Looking forward to your impressions!
Simao it would be great to know exactly what the BE tweeter brings to this speaker.
I agree with you Charlie, placement makes a profound difference to this speaker. You have to experiment a lot.
So - a brief update:
When the BE tweeters came in, they were already wired - as in, wires already soldered to the positive and negative leads on the driver itself. Hmm. I called Tash and he said once I took out the original tweeter, II could take off the terminal plate on the speakers and remove the wires from the capacitors and terminal connections inside.
No thanks. After taking off one speaker's terminal plate and seeing the admittedly minimal innards of a de Capo (thanks to the lack of a crossover, no doubt), I still didn't want to risk screwing something up - which I know I would have. I even was neurotic about moving the internal baffling too much.
Instead, I unsoldered the new wires from the BE tweeters and then soldered the existing internal wiring onto the leads of the new tweeters.
They have about 20 or 25 hours or so on them, not really close to the 150 Tash recommends. But I haven't had time nor energy to do a lot of listening this month.
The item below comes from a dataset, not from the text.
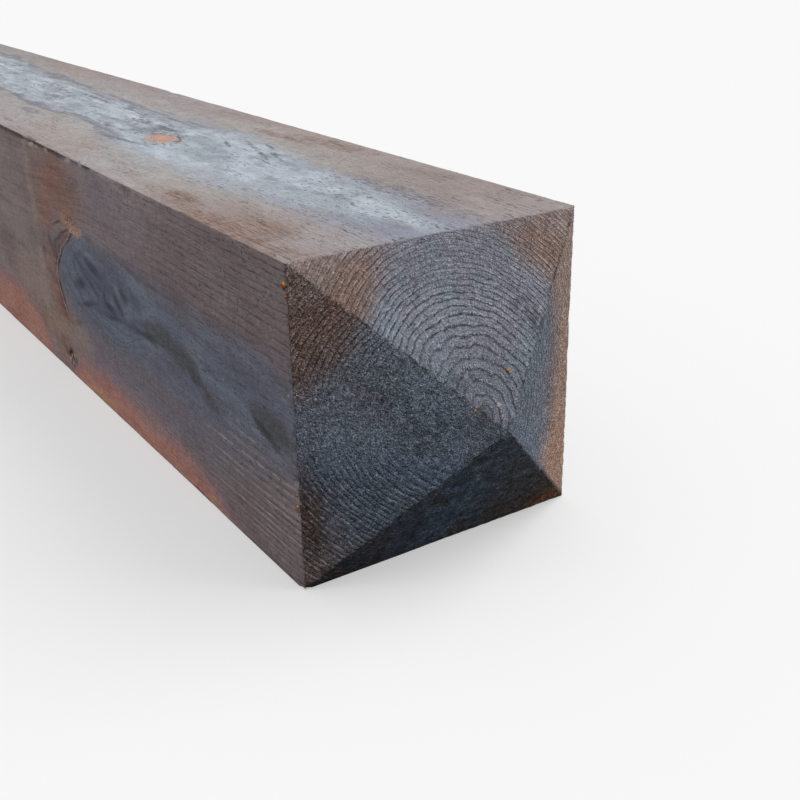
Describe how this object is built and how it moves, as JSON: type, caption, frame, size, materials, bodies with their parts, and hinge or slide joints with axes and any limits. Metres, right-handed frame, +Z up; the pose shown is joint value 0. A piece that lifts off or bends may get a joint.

I haven't noticed too much a difference yet; they're not overly bright or harsh, though there does appear some clipping on particularly taxing treble parts (vocal layers on Joni Mitchell's "Court and Spark" cd; same with vocals on Dusty SPringfield's "Memphis" cd), though I don't know if this is due to the new tweeters, my amp, or the recording.
I'll give a more detailed and finalized review once I have enough hours on them to make one.
I love my De Capo BE so much. Anyone who listened to my place cannot say anything negative about it. It simply allowed them to be drawn to the music not the setup.